Ces oublis sont efficaces lorsqu’on souhaite accréditer dans le grand public l’idée que les entreprises n’enrichissent que les actionnaires, mais contestables sur le fond. L’analyse montre que les profits n’enrichissent pas que les actionnaires, loin de là. En 2016, les premiers bénéficiaires des résultats des grandes entreprises du CAC 40 étaient les Etats, avec 41 milliards de gains liés aux impôts sur les résultats (28 milliards), à la fiscalité sur les dividendes (10 milliards) et aux dividendes des Etats actionnaires (3 milliards). Les actionnaires traditionnels n’arrivent qu’ensuite, avec 32 milliards d’euros de dividendes une fois déduits ce qui revient aux administrations publiques et aux salariés.

Reste l’accusation de disposer une filiale en Suisse, « Etat où le climat fiscal est particulièrement doux » selon Libération. C’est vrai, mais pour autant le Forum mondial sur la transparence et l’échange de renseignements considère son cadre légal conforme aux standards internationaux d’entraide depuis plus de 3 ans.

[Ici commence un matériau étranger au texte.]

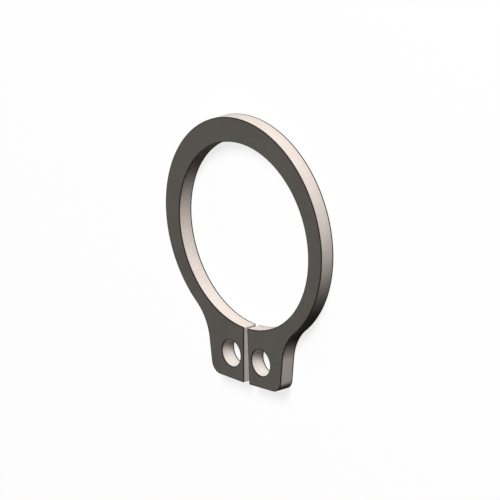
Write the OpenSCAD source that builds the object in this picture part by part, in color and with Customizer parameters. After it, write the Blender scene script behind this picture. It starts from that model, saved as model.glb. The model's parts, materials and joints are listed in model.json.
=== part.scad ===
// External retaining clip for a shaft groove, blanked from flat spring steel strip.
// It lies flat: the bore's axis is Z, the lower face is at Z = 0 and the gap points along -Y.

/* [Band] */
// Inner diameter of the relaxed clip
inner_d = 11.9; // [10:0.1:14]
// Width of the band opposite the gap, where it is widest
band_back_w = 1.57; // [1.2:0.01:2]
// Width that the band tapers towards at the gap, where the lugs cover it
band_front_w = 0.93; // [0.6:0.01:1.15]
// Thickness of the strip
thickness = 1.0; // [0.6:0.05:1.75]

/* [Gap] */
// Angle between the two gap faces, which both run through the bore's axis
gap_angle = 3.2; // [1:0.1:8]

/* [Lugs] */
// Reach of a lug beyond the bore, along its gap face
lug_reach = 3.6; // [3.2:0.05:4.4]
// Width of a lug's end, from its gap face to the flank, before the corner is rounded
lug_end_w = 2.82; // [2.5:0.01:3.4]
// Lean of the flank, which makes the lug wider towards the band
flank_angle = 9; // [3:0.5:14]
// Radius of the lug's outer corner
corner_r = 0.75; // [0.3:0.05:1]
// Radius of the hollow that blends the band into the flank
root_r = 3.15; // [1.5:0.05:4]

/* [Plier holes] */
// Diameter of each plier hole
hole_d = 1.7; // [1:0.05:1.9]
// Distance from a gap face to the hole's centre
hole_from_gap = 1.14; // [1.05:0.01:1.4]
// Distance from the lug's end to the hole's centre
hole_from_end = 1.62; // [1.3:0.01:2]

/* [Hidden] */
$fn = 96;

inner_r = inner_d / 2;
outer_r = inner_r + (band_back_w + band_front_w) / 2;
// The outer circle's centre lies behind the bore's axis, which gives the band its taper
band_shift = (band_back_w - band_front_w) / 2;
hole_r = hole_d / 2;
end_r = inner_r + lug_reach;
// Solids and cutters run past each other by this much, so that no two faces coincide
past = 0.5;
// Blending arcs are this much larger than a true tangent, so that each meets its neighbours
// in one clean edge
blend = 0.0005;

// A lug's frame is turned about the bore's axis so that its gap face is the line X = 0
lug_turn = gap_angle / 2;
band_centre = band_shift * [sin(lug_turn), cos(lug_turn)];
flank_foot = [lug_end_w, -end_r];
flank_up = [sin(flank_angle), cos(flank_angle)];
flank_out = [cos(flank_angle), -sin(flank_angle)];

// The hollow touches the flank and the band: its centre is root_r outside the flank's line
// and outer_r + root_r from the band's centre
root_base = flank_foot + root_r * flank_out - band_centre;
root_along = root_base * flank_up;
root_rise = -root_along - sqrt(root_along ^ 2 - root_base * root_base + (outer_r + root_r) ^ 2);
root_centre = band_centre + root_base + root_rise * flank_up;
root_on_flank = root_centre - root_r * flank_out;

// The corner's centre is corner_r inside both the flank and the end
corner_centre = flank_foot + corner_r * [(sin(flank_angle) - 1) / cos(flank_angle), 1];
corner_on_flank = corner_centre + corner_r * flank_out;
corner_on_end = corner_centre - [0, corner_r];
hole_centre = [hole_from_gap, hole_from_end - end_r];

// Puts a lug's own outline on both sides of the gap
module on_both_lugs() {
    for (side = [0, 1])
        mirror([side, 0])
            rotate(lug_turn)
                children();
}

module band_outline() {
    translate([0, band_shift])
        circle(r = outer_r);
}

// One lug, from inside the band to its end, before the hollow is cut at its root
module lug_outline() {
    polygon([
        band_centre,
        [-past, 0],
        [-past, -end_r],
        corner_on_end,
        corner_on_flank,
        root_on_flank,
        root_centre
    ]);
    translate(corner_centre)
        circle(r = corner_r + blend);
}

module gap_wedge() {
    reach = end_r + past;
    half_w = reach * tan(lug_turn);
    polygon([[0, 0], [-half_w, -reach], [half_w, -reach]]);
}

module clip_outline() {
    difference() {
        union() {
            band_outline();
            on_both_lugs() lug_outline();
        }
        circle(r = inner_r);
        gap_wedge();
        on_both_lugs() {
            translate(root_centre) circle(r = root_r + blend);
            translate(hole_centre) circle(r = hole_r);
        }
    }
}

module clip() {
    color([0.34, 0.33, 0.31])
        linear_extrude(thickness)
            clip_outline();
}

clip();
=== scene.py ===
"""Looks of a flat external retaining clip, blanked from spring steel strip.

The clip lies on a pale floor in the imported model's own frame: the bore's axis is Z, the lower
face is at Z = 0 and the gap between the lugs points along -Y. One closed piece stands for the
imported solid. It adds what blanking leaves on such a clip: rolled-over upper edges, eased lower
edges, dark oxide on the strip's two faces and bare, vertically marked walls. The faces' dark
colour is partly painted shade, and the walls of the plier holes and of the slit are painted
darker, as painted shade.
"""

import json
import logging
from cmath import exp, phase
from dataclasses import dataclass, replace
from enum import IntEnum
from math import cos, pi, radians, sin, sqrt, tau
from typing import Any

import bpy
import numpy as np
from mathutils import Euler, Matrix, Vector
from mathutils.geometry import delaunay_2d_cdt

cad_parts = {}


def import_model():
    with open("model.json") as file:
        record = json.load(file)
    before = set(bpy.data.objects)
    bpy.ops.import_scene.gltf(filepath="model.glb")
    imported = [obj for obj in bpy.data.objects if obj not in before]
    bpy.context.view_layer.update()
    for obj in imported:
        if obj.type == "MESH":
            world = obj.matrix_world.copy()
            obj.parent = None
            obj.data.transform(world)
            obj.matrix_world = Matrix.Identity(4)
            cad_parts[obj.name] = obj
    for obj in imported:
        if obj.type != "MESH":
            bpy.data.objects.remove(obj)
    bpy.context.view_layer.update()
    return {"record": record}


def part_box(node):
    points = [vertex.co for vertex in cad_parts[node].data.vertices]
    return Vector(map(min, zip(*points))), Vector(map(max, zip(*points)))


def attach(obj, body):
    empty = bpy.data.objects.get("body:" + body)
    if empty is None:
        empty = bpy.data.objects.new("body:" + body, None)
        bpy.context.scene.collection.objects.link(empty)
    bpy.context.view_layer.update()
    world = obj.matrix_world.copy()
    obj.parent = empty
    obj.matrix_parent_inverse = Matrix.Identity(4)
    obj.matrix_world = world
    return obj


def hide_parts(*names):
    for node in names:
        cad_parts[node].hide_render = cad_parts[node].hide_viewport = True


LOG = logging.getLogger("retaining_clip")
MM = 0.001
# The span that a noise texture's values mostly keep to
NOISE_SPAN = (0.3, 0.7)
Colour = tuple[float, float, float]


class Finish(IntEnum):
    """The finishes on the clip, in the order of the piece's material slots."""

    FACE = 0
    EDGE = 1
    WALL = 2
    # The plier holes' walls are painted darker and less warm than the outer walls, as painted
    # shade.
    HOLE = 3
    # The slit's walls are painted darker than the outer walls, as painted shade in the narrow gap.
    SLIT = 4


@dataclass(frozen=True)
class Run:
    """Points along one edge of the blank, seen from above, with the metal on their left.

    Places in the plane are complex numbers, x + iy, in metres. A run holds the middles of
    its equal steps, so that neighbouring runs share no point. outward points away from the
    metal, and finish is the wall's own, both at each point.
    """

    points: np.ndarray
    outward: np.ndarray
    finish: np.ndarray

    def turned(self, angle: float) -> "Run":
        """Returns the run turned about the origin by an angle in radians."""
        return replace(
            self, points=self.points * exp(1j * angle), outward=self.outward * exp(1j * angle)
        )

    def mirrored(self) -> "Run":
        """Returns the run mirrored left to right, in reverse, with the metal still on the left."""
        return Run(-self.points[::-1].conj(), -self.outward[::-1].conj(), self.finish[::-1])

    def finished(self, finish: Finish) -> "Run":
        """Returns the run with another finish on its wall."""
        return replace(self, finish=np.full_like(self.finish, finish))

    @staticmethod
    def joined(runs: list["Run"]) -> "Run":
        """Returns several runs as one."""
        return Run(
            np.concatenate([run.points for run in runs]),
            np.concatenate([run.outward for run in runs]),
            np.concatenate([run.finish for run in runs]),
        )


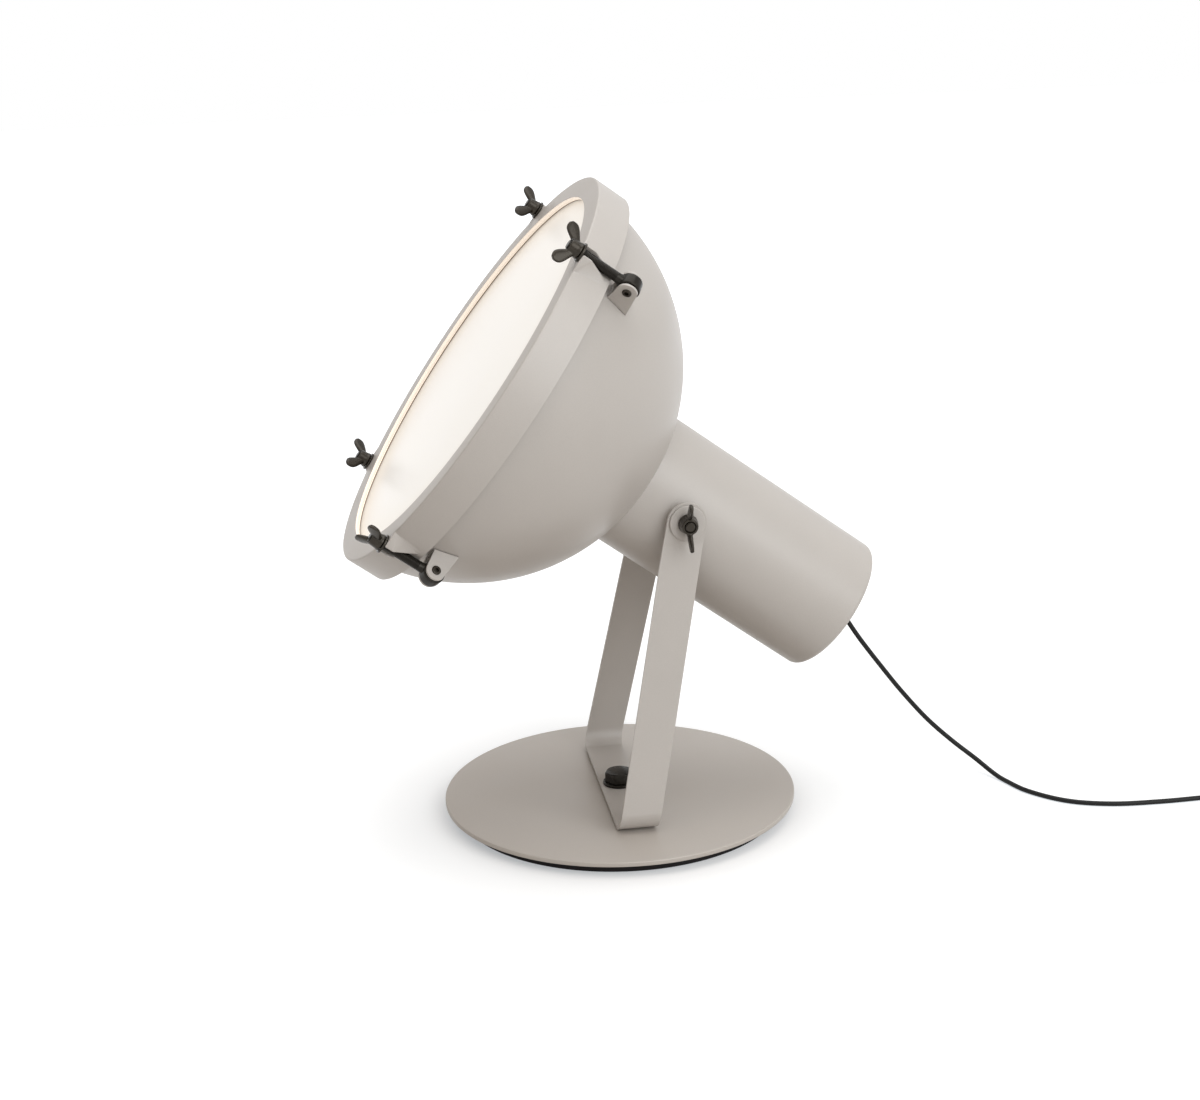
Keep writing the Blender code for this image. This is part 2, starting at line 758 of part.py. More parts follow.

On sait que le recours à l’indignation est très tentant. Ce puissant moteur interpelle, aide à vendre ou à attirer les donations. Il est aussi de nature à faciliter les actions de lobbying destinées à influencer les choix des décideurs politiques. Et c’est d’ailleurs, toujours selon le journal Libération, l’objectif recherché par Oxfam.

Pour autant, quoi qu’on pense des préconisations de l’ONG, la démarche est risquée. Céder au sensationnel, c’est courir le risque de mal expliquer les enjeux et de générer des réactions contreproductives d’un point de vue sociétal. Crier au loup sans précautions, cultiver l’indignation à tour de bras risque d’accréditer l’idée d’une sphère économique asociale, de dresser les uns contre les autres en polarisant les débats. C’est aussi courir le risque de passer à côté des vraies questions. En empêchant un débat constructif, l’abus d’indignation risque d’éroder la cohésion qui, plus que jamais, constitue un enjeu sociétal.

Nicolas Marques est directeur général de l’Institut économique Molinari.